### [Problem details]
Only one span of the listing below is wanted: the lines from the one with "Turn this picture" through the one with "const GAP = 0.3;", reproduced exactly, both ends kept.

........

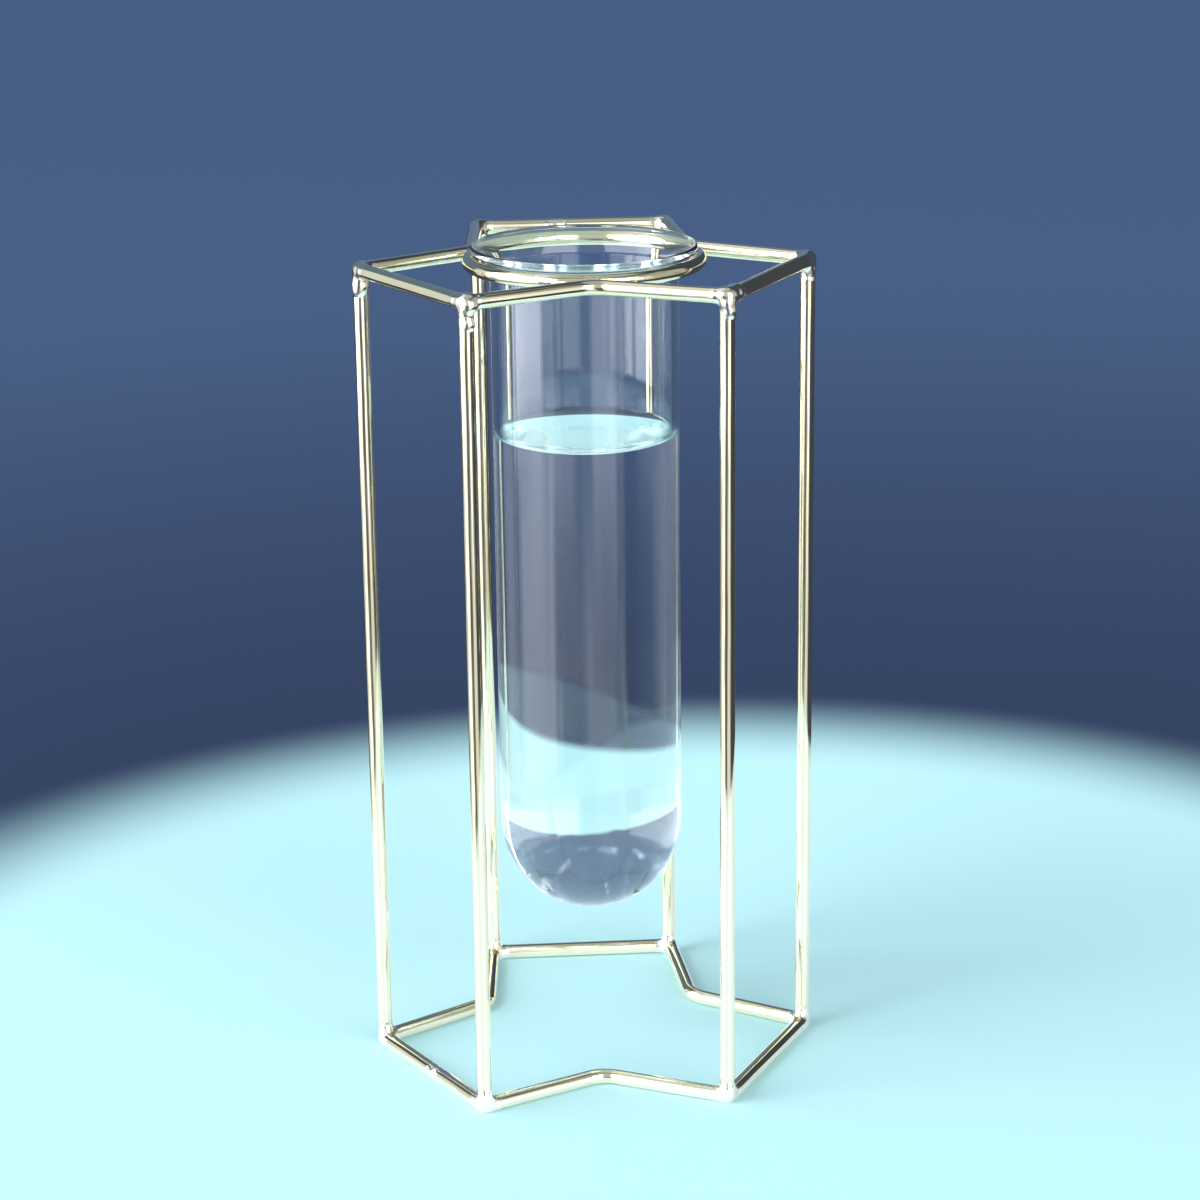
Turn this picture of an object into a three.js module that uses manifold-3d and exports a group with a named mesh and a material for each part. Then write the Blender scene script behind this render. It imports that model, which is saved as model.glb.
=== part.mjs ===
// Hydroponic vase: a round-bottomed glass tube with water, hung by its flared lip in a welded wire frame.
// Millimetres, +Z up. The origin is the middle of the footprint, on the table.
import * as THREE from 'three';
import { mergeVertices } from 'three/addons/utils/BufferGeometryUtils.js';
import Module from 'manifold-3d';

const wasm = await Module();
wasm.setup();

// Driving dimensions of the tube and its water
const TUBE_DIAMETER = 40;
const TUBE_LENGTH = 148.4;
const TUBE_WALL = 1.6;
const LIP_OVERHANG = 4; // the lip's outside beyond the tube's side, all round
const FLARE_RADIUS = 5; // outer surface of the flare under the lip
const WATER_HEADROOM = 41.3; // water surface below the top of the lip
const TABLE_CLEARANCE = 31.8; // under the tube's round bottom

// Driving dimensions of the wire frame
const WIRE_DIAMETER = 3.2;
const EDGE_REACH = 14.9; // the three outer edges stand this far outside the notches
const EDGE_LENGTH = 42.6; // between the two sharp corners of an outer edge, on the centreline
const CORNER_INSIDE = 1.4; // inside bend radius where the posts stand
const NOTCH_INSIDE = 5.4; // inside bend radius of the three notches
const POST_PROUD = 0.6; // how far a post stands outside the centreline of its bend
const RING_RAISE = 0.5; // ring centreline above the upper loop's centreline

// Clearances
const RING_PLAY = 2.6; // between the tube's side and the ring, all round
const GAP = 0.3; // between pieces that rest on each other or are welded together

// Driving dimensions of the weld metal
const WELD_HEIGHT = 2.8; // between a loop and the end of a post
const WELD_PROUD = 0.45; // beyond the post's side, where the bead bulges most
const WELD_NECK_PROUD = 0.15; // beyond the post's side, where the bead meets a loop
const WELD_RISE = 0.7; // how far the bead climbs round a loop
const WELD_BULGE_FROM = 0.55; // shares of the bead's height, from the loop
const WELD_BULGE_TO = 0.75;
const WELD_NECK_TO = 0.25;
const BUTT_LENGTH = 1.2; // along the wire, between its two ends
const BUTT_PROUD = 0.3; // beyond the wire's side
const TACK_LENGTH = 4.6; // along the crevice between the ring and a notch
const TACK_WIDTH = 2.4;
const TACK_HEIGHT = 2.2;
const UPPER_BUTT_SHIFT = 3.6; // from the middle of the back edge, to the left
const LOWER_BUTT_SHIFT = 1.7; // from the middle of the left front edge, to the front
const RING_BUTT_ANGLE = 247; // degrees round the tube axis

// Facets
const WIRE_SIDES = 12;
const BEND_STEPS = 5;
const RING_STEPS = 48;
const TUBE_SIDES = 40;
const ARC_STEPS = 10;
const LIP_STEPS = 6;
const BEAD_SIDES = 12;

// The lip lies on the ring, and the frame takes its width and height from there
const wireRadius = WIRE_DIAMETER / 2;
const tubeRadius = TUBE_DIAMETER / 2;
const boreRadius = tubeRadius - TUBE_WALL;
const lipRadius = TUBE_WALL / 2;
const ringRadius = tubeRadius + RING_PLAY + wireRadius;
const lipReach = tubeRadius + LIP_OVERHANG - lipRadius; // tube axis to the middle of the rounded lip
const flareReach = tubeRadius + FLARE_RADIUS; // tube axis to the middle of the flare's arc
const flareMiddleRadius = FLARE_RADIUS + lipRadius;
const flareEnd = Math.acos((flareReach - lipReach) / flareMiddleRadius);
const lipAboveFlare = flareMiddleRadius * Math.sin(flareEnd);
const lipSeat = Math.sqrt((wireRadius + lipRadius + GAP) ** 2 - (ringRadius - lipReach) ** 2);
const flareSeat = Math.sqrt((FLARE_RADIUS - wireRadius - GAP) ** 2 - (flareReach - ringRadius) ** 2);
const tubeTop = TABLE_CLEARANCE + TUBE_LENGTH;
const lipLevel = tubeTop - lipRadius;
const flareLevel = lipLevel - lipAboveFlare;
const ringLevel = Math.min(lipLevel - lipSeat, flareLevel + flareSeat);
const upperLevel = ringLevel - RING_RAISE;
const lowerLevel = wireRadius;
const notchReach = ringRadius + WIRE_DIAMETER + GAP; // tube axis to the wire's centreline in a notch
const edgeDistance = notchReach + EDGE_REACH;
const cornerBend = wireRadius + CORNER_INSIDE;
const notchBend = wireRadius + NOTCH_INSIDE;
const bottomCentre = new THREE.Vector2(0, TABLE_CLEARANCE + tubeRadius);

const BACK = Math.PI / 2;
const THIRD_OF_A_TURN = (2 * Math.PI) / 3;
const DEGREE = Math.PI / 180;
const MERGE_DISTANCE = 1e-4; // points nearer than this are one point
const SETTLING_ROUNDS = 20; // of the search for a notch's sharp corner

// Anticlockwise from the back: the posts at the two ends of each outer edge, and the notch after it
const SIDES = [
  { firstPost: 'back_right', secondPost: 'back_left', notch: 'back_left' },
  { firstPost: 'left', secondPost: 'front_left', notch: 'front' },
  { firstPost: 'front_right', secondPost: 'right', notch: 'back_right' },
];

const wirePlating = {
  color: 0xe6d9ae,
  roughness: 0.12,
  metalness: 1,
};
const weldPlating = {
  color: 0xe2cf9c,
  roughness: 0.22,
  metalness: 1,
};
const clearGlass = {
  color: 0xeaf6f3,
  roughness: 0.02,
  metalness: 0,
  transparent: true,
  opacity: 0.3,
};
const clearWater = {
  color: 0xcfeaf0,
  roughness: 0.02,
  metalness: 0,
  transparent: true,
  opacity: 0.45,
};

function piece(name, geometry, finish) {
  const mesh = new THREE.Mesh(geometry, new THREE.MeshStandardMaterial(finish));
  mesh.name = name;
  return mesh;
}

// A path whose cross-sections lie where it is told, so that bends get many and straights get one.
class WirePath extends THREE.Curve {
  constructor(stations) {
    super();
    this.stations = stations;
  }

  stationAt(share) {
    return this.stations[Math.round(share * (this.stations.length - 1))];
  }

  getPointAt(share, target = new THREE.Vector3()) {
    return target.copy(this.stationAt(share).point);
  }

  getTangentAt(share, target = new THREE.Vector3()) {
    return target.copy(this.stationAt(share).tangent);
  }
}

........

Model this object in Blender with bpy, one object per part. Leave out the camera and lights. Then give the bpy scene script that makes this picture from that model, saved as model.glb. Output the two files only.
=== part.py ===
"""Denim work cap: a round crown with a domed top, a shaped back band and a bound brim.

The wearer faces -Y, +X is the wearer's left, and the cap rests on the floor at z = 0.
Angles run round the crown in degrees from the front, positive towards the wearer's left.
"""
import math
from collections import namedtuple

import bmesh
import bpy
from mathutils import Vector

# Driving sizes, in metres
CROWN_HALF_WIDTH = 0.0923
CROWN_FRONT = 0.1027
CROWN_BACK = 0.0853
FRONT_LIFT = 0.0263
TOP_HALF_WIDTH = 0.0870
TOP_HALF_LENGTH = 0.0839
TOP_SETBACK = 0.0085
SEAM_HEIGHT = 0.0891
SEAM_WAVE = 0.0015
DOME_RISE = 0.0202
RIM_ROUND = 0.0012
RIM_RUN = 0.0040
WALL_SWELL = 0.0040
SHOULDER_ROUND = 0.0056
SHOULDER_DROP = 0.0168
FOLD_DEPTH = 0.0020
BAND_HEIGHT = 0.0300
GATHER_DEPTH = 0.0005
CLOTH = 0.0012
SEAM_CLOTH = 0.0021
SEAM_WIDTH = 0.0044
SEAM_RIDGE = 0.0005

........

### [Result]
Turn this picture of an object into a three.js module that uses manifold-3d and exports a group with a named mesh and a material for each part. Then write the Blender scene script behind this render. It imports that model, which is saved as model.glb.
=== part.mjs ===
// Hydroponic vase: a round-bottomed glass tube with water, hung by its flared lip in a welded wire frame.
// Millimetres, +Z up. The origin is the middle of the footprint, on the table.
import * as THREE from 'three';
import { mergeVertices } from 'three/addons/utils/BufferGeometryUtils.js';
import Module from 'manifold-3d';

const wasm = await Module();
wasm.setup();

// Driving dimensions of the tube and its water
const TUBE_DIAMETER = 40;
const TUBE_LENGTH = 148.4;
const TUBE_WALL = 1.6;
const LIP_OVERHANG = 4; // the lip's outside beyond the tube's side, all round
const FLARE_RADIUS = 5; // outer surface of the flare under the lip
const WATER_HEADROOM = 41.3; // water surface below the top of the lip
const TABLE_CLEARANCE = 31.8; // under the tube's round bottom

// Driving dimensions of the wire frame
const WIRE_DIAMETER = 3.2;
const EDGE_REACH = 14.9; // the three outer edges stand this far outside the notches
const EDGE_LENGTH = 42.6; // between the two sharp corners of an outer edge, on the centreline
const CORNER_INSIDE = 1.4; // inside bend radius where the posts stand
const NOTCH_INSIDE = 5.4; // inside bend radius of the three notches
const POST_PROUD = 0.6; // how far a post stands outside the centreline of its bend
const RING_RAISE = 0.5; // ring centreline above the upper loop's centreline

// Clearances
const RING_PLAY = 2.6; // between the tube's side and the ring, all round
const GAP = 0.3; // between pieces that rest on each other or are welded together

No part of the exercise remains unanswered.